Medicare Set Aside trusts (“MSA”) have been a part of the worker’s compensation world for some time now. However, the issue of whether MSAs are required in the context of 3rd party liability claims remains a bit of an open question. The lack of clear rules on this subject has been a source of complaint for attorneys and insurance representatives alike. The terms of the governing statutes impose a duty to “protect Medicare’s interest” upon the parties, but does so in a very general manner. And, as one would expect, this has lead to varying interpretations of what must be done to “protect” or otherwise account for Medicare’s “interests” when the injured party is a Medicare beneficiary.
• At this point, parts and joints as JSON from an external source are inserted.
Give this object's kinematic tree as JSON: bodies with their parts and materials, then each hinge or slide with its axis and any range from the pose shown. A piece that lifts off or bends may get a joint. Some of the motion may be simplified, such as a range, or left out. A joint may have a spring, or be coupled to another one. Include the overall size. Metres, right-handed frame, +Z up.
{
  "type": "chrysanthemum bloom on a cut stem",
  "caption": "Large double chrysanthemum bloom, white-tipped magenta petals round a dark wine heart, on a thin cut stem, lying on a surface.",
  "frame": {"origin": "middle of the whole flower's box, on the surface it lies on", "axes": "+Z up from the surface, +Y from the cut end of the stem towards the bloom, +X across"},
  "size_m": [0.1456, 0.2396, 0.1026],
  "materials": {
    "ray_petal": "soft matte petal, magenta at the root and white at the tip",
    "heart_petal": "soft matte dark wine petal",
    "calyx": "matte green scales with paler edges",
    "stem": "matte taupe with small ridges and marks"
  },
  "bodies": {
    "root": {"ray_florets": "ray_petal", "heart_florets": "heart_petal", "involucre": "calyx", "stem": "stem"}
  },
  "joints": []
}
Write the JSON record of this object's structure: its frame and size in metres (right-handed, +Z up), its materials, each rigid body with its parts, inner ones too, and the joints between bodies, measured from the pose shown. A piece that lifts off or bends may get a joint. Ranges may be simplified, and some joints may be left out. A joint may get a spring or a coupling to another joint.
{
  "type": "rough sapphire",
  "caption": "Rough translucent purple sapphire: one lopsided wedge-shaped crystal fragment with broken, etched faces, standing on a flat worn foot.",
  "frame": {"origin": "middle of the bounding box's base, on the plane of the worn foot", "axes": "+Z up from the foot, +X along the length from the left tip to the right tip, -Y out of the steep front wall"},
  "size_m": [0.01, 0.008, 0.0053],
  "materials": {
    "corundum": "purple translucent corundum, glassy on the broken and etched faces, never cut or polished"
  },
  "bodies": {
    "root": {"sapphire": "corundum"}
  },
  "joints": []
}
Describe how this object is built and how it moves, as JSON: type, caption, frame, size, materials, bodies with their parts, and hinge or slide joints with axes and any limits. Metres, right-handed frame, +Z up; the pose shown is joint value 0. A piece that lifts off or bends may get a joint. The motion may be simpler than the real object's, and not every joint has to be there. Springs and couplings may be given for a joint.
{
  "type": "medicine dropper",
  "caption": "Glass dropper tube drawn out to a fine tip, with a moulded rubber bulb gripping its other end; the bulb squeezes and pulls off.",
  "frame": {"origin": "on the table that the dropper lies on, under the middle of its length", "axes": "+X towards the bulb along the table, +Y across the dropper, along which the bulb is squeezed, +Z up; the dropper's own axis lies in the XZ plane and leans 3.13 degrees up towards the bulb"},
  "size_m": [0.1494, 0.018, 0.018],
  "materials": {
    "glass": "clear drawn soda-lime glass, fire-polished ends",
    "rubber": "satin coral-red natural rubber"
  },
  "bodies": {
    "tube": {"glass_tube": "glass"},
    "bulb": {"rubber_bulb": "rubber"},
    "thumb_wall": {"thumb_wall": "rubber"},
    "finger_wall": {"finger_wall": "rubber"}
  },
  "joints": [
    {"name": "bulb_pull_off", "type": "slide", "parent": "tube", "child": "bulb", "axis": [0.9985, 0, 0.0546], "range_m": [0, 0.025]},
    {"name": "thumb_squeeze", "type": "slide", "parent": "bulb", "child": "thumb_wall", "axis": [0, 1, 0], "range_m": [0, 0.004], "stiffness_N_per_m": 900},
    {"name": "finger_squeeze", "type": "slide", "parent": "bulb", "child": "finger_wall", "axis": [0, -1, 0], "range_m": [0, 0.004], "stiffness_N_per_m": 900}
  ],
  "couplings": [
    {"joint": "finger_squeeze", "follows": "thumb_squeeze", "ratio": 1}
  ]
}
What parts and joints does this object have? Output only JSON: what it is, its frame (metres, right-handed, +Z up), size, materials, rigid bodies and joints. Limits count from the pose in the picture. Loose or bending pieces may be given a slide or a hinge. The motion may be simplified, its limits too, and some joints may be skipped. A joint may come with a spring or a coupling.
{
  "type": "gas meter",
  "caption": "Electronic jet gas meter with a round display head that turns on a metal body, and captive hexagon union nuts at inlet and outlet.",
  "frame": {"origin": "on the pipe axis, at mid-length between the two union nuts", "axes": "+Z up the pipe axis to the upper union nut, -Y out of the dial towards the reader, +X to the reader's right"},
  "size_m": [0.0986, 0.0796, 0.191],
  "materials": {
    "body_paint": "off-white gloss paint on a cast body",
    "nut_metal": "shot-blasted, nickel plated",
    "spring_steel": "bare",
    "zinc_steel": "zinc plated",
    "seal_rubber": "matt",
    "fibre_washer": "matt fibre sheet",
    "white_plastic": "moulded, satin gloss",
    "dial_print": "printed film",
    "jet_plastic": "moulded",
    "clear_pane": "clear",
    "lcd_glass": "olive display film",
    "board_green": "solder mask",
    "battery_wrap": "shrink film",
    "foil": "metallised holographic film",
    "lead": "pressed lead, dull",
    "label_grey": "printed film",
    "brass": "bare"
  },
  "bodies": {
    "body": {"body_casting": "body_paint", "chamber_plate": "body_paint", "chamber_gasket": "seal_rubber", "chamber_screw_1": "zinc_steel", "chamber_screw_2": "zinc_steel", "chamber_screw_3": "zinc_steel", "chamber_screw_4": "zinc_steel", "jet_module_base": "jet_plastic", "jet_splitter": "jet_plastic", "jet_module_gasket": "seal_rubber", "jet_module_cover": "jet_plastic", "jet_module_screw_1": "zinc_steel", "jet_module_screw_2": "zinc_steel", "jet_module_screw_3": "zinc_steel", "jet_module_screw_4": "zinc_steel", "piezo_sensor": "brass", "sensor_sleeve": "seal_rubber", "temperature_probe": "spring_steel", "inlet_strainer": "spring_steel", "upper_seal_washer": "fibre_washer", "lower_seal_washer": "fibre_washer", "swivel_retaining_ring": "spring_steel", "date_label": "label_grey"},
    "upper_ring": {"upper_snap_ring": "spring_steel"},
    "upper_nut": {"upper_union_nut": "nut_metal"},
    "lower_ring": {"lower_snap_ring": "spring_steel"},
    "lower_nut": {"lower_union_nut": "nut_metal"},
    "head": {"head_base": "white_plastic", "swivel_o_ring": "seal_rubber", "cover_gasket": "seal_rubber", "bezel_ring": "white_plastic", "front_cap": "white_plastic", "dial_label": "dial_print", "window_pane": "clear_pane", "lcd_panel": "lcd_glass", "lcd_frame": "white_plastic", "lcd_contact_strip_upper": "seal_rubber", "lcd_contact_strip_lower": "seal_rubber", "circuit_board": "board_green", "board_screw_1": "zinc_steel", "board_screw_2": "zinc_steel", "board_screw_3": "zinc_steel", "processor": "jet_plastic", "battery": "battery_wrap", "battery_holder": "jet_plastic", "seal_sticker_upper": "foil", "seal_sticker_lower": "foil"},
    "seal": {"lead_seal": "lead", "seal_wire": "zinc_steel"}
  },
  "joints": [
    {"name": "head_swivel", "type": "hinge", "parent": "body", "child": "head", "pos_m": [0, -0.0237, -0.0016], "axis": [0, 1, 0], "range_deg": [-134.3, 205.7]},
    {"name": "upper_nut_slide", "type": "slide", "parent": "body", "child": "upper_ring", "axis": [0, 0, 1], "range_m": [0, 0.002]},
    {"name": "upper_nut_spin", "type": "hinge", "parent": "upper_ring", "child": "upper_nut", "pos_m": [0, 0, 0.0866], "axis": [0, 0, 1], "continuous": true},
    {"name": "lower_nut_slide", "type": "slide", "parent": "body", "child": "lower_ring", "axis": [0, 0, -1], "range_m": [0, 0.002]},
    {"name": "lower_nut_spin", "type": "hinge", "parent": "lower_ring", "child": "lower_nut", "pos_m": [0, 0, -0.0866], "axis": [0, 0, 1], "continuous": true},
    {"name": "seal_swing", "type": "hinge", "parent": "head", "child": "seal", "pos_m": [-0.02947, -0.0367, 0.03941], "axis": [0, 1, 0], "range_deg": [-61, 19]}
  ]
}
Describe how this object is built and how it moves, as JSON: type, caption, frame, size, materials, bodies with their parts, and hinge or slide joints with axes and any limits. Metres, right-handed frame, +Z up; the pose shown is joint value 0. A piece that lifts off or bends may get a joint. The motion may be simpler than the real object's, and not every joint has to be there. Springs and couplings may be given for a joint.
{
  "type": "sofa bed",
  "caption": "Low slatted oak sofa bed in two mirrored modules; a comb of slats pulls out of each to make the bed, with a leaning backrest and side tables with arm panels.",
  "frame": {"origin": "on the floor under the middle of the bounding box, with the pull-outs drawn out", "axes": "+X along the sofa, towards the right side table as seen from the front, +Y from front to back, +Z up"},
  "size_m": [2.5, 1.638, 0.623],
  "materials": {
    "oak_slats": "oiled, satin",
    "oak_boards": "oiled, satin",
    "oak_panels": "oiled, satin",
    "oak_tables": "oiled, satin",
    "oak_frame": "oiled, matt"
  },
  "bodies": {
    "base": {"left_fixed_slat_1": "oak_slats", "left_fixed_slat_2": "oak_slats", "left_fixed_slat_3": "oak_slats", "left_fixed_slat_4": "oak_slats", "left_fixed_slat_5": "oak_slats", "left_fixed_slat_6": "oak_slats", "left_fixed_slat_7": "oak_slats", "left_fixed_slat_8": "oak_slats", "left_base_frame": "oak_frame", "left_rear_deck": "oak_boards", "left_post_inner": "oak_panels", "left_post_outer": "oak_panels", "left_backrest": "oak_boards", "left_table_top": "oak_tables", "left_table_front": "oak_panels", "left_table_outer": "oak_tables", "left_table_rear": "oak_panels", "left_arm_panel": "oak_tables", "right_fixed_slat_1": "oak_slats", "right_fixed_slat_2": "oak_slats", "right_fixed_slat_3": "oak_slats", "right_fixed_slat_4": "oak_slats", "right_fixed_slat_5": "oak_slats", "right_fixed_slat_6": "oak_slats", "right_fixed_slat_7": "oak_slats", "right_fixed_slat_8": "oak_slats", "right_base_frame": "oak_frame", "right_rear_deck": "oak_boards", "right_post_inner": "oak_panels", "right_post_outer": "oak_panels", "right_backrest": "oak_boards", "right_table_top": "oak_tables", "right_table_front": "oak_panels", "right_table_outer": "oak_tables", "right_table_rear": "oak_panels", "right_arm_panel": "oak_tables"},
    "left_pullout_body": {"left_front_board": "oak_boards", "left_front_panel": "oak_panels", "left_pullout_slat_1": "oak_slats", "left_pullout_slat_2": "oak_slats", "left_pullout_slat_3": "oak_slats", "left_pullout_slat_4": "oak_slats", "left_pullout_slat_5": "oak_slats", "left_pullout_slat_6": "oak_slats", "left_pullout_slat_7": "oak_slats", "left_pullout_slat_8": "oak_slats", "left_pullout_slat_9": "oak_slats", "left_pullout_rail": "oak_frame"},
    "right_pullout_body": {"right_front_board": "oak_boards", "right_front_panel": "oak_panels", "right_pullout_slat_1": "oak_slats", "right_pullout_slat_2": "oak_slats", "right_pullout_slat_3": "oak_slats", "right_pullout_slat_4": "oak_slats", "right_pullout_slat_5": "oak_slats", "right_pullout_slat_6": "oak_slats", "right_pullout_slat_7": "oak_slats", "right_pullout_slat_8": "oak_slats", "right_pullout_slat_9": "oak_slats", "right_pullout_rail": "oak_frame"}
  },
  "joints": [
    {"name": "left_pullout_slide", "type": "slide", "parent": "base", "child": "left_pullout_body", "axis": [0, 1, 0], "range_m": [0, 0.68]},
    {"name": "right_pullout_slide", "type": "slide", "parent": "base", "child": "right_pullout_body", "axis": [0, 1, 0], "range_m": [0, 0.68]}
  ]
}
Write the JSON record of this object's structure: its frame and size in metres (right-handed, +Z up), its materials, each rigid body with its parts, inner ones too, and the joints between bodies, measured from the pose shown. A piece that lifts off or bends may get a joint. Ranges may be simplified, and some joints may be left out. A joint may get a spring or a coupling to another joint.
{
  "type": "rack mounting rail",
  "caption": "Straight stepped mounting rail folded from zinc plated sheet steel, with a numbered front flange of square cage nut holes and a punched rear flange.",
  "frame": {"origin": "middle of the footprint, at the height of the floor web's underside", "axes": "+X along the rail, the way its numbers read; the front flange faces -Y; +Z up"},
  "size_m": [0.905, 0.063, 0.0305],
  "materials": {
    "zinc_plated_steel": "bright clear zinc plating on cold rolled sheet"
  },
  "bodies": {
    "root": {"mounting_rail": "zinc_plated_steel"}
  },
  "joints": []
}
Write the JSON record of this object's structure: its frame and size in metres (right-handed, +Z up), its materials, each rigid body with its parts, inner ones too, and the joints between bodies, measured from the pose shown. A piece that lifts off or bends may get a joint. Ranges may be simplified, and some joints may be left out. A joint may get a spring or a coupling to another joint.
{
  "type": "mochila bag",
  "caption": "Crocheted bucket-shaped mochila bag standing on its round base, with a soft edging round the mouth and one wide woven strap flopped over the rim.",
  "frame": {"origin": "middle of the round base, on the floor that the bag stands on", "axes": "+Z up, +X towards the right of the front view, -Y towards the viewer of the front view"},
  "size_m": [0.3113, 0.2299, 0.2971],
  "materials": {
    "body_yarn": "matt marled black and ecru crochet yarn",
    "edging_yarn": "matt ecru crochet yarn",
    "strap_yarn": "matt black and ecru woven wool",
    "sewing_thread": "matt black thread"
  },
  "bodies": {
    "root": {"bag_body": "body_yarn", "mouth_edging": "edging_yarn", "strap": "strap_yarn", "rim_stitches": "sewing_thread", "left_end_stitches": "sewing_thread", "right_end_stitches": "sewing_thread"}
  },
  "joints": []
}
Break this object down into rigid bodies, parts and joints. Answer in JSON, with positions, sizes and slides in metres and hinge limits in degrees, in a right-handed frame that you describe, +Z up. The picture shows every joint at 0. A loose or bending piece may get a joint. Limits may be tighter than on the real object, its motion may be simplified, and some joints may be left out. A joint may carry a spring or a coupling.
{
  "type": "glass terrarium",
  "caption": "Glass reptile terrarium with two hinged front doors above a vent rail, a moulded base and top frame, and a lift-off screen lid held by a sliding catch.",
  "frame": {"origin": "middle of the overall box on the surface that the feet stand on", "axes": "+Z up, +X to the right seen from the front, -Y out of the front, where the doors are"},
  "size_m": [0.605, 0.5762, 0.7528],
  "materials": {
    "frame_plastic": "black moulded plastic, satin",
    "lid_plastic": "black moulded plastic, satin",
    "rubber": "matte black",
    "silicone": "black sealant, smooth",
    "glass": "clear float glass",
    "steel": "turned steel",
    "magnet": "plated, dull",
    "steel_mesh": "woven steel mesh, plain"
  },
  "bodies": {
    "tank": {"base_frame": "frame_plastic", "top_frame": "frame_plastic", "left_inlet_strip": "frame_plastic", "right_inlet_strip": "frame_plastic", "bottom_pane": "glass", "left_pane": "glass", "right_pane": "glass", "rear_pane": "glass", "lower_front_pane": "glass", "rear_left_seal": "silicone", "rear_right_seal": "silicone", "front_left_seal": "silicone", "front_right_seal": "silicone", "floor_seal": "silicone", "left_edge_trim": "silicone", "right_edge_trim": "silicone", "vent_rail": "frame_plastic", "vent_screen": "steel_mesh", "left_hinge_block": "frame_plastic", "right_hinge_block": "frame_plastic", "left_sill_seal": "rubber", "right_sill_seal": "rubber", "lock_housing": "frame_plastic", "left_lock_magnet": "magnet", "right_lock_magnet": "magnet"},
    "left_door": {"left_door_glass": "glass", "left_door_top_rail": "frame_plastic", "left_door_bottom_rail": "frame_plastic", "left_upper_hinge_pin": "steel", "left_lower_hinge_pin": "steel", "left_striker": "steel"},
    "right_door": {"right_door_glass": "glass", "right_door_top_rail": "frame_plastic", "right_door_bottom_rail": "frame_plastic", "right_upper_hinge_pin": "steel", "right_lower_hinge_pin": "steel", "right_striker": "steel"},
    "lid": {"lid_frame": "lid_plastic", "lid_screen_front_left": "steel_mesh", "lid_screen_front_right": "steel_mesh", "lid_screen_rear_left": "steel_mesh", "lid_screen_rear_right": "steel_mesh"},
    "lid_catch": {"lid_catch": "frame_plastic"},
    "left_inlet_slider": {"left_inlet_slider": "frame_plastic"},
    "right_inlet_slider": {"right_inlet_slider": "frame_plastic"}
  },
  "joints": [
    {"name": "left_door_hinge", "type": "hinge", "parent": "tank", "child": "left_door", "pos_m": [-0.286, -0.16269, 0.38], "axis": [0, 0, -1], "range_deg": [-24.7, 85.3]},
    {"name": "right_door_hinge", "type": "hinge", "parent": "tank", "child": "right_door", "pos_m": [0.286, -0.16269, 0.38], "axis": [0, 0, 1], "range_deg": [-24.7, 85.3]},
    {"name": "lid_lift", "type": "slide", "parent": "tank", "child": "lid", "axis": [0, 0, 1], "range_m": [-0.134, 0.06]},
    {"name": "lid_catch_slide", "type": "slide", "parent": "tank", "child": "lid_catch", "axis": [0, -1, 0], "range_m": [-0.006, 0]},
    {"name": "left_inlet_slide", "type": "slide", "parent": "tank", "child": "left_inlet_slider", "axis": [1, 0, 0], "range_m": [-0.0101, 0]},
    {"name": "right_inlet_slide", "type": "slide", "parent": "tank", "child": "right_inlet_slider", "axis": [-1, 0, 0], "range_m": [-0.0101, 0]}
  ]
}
Medicare itself has not provided clear guidance on the subject. And, unfortunately, neither have the courts. Generally speaking, practitioners can only expect courts to make a determination as to whether an MSA is required in a liability case in a narrow range of circumstances. Most notably, where the parties agree that it is required, but have been unable to secure Medicare’s approval for their proposed MSA arrangement, or where the parties have reached a proposed settlement, but cannot agree on whether an MSA is required. New Jersey has issued one published opinion holding that the directives and regulations governing MSA’s in workers’ compensation claims are also applicable in the context of liability claims. See Hinsinger v. Showboat Atlantic City, 420 N.J. Super. 15, 18 A.3d 229 (Law Div. (Ocean County) 2011). However, as this decision was issued at the trial court level, it does not constitute binding precedent for other trial courts.
In 2012 and 2013 Medicare had issues a notice of proposed rulemaking on the subject which would have provided more clearly defined guidelines. However, due to the sweeping scope of the proposed rule it was challenged and, at this time, the word is that the proposed rule has been withdrawn. The withdrawal of the proposed rule, however, does not eliminate the statutory obligation to “protect Medicare’s interest”, or the penalties which may apply if one fails to do so. So, are MSAs required in 3rd party liability claims? The best answer which can be given at this time is “it depends”. For some time now, cautious practitioners have been fashioning MSAs, or at least utilizing 3rd party specialists conduct a review of the case to determine whether one is needed. Given the stiff penalties which Medicare has the right to impose, the best approach, at least for now, may well be to chart the cautious course if your client is a Medicare beneficiary or is likely to become eligible for Medicare in the next 3 years and there is a reasonable expectation of future, related medical expenses which Medicare may be called upon to pay.